En cambio, el terror está supeditado por su propio nombre, que hace referencia directa a una de las emociones percibas por el ser humano (la más antigua e intensa, según H. P. Lovecraft). Es por eso que, lo queramos o no, cuando abrimos un libro de terror o le damos play a una película del mismo género, esperamos que nos asuste o que nos haga sentir tensión o nos deje la sensación de «mal cuerpo». Si el producto artístico en cuestión lo logrará o no depende no solo de su calidad, sino también (y en gran medida) del espectador o lector en sí.

Debido a todo esto, atreverse a escribir terror supone una presión extra, y, por qué no decirlo, también un talento especial. Bajo este parámetro, encontrar un libro como el que le compete a esta reseña es siempre una experiencia interesante, aunque no necesariamente agradable, por cosas que se explicarán más adelante.

Piel roja, escrito por Nicolás Espinoza y publicado por Sietch Ediciones, es un tomo compuesto por doce relatos que nos adentra en el peor aspecto del ser humano, con tintes fantásticos que no logran ocultar lo que puede provocar más terror: lo que nos describe no es tan distante de la realidad.

Disponible para su venta en el sitio web de Sietch Ediciones

Volver a lo visceral

En menos de cien páginas, Nicolás Espinoza nos presenta un total de doce cuentos de extensión variable. Además, el tomo posee varias ilustraciones hechas en su mayoría por el mismo autor, las que complementan de muy buena forma algunos relatos al final de estos, dándole una representación gráfica a lo descrito.

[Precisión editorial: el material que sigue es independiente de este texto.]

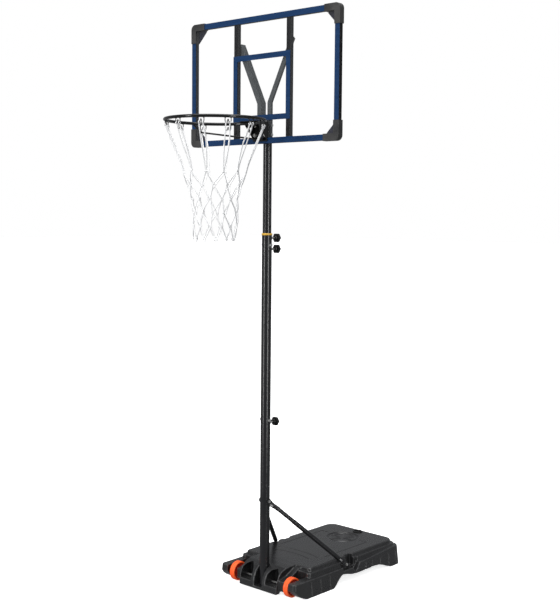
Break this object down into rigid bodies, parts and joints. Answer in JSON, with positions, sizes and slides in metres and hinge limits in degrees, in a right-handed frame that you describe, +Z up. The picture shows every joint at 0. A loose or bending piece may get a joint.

Las historias varían en su temática, aunque claramente hay puntos en común, aparte del género que aúna todo el libro. La sangre y otros fluidos, el dolor físico (propio o ajeno), toques sobrenaturales (fantasmales y demoniacos) y una tendencia a no decir siempre exactamente qué está ocurriendo, dejando algunos aspectos a la interpretación del lector (algo que siempre se agradece cuando se hace bien, sobre todo en el terror).

Como se dijo antes, algo a lo que apela Piel roja, más que el miedo en el sentido estricto, es la sensación de «mal cuerpo», llegando a veces a un punto cercano a la náusea (al menos para quien escribe esta reseña). En gustos no hay nada escrito, claro está, y habrá gente que no disfrutará de este tipo de historias, pero lo innegable es que hace falta bastante talento literario para generar este tipo de reacción. Porque, sin temor caer en obviedades, no estamos viendo ni oliendo ni escuchando lo que se nos describe. Dependemos de lo que el escritor pueda conjurar con su prosa.

En este aspecto, Piel roja lo logra y con creces. Recorre la fina línea entre lo justo y lo excesivo, sin necesidad de entrar siempre en detalles, a veces sugiriendo, otras tirándonos a la cara y de forma brutal el horror más visceral.

Es posible también detectar cierta repetición, cierta fascinación quizás por dos pecados capitales en específico.

Empecemos por la lujuria: no es extraño que haya violencia sexual (a veces necrofílica) en Piel Roja (en cuentos como Yûrei, La bruja bajo Llacolén, El evangelio de las moscas, Neo Eros y El fruto de tu vientre). Cuando el terror se centra en el cuerpo, es usual este tipo de violencia, ya que supone uno de los niveles de vulnerabilidad más temidos.

Más interesante es el uso que se le da al segundo pecado: la gula. En este tomo hay bastante canibalismo e incluso auto canibalismo, lo que sirve para dar un paso más allá. El horror no pasa por lo que otro nos hace, sino por lo que nosotros mismos podemos llegar a hacerle a nuestro cuerpo. Esto está presente en el cuento El imbunche, cuyo protagonista recuerda no solo al mito aludido en el título, sino también a uno de los personajes más siniestros del universo cinematográfico de Hellboy: Karl Ruprecht Kroenen, el nazi con adicción quirúrgica.

Pero es en el cuento Festín donde el uso de la gula como elemento terrorífico y perturbador llega a su cúspide, no solo porque nos muestra los efectos que esta puede tener en el cuerpo de alguien, sino también en la percepción que los otros tienen de alguien obeso y, como guinda de la torta, toca tangencialmente el extremo opuesto, la anorexia.

Este cuento, junto con los demás, ya sea en mayor o en menor medida, cumplen con lo más importante cuando se trata del género del terror: demostrarnos que por muy distante que se sienta lo que estamos leyendo, por mucho que nos saque de nuestra zona de confort, la realidad late en esa ficción horrorosa. En ese sentido, para quien escribe esta reseña, los mejores relatos son El evangelio de las moscas, La bruja bajo el Llacolén y Festín.

Breve, pero potente, a veces tan potente como un golpe. El tipo de libro que no te puedes quitar de la mente durante un tiempo y tras el cual dan ganas de ver o leer algo más feliz y así mentirnos a nosotros mismos hasta que otra cosa nos recuerde que el infierno puede estar en cualquier parte, incluso aquí.